If issues like the RMA bore you into joining that 50 per cent of people who do not vote at local elections, there are always personality clashes to entertain you.

The best ding-dong this year is in Auckland City, where two former National Party ministers and one-time friends, Christine Fletcher and John Banks, are clashing.

Mr Banks is railing against the Britomart "temple" and Mrs Fletcher, who has still to declare her candidacy for a second term as mayor, is glowing over her success in moving the project forward.

Kiwi International Airlines founder Ewan Wilson, banned from being a company director, looks almost certain to contest the Hamilton mayoralty.

THE FUTURE:


Some ground rules for councils are changing as a three-part overhaul of local government legislation gets under way.

A new Local Electoral Act passed in May sets caps on how much candidates can spend on this year's election.
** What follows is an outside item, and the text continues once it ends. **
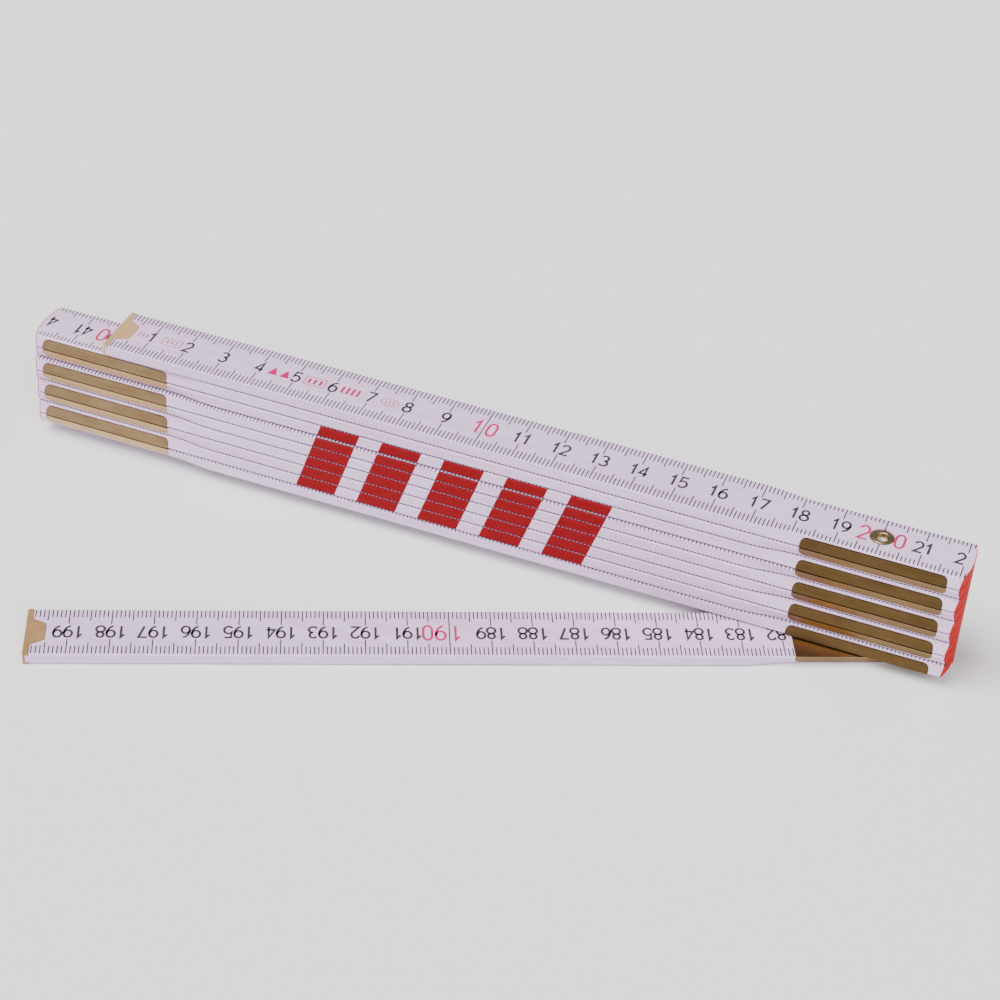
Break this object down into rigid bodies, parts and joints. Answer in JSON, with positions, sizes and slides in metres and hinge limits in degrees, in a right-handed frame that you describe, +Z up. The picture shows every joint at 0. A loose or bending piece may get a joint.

In the biggest cities, Auckland and Manukau, it is $70,000, reducing to $3500 in councils with a population under 5000. Candidates must file publicly available financial returns for the first time.

The second change is the Local Government (Rating) Bill, the first comprehensive review of rating legislation since 1925. It puts a 30 per cent cap on rates revenue from uniform general charges and clarifies that property owners, not occupants, should pay rates.

But the biggest shakeup is likely to come from a new Local Government Bill rewriting the present sprawling Local Government Act.

It will grant councils a "power of general competence" to do anything not specifically banned.

Councils will still be subject to the RMA and other laws like the Building Act, the Biosecurity Act and the Land Transport Act.

Political commentator Colin James says enough controls remain to ensure that it is not a licence for councils to run amok.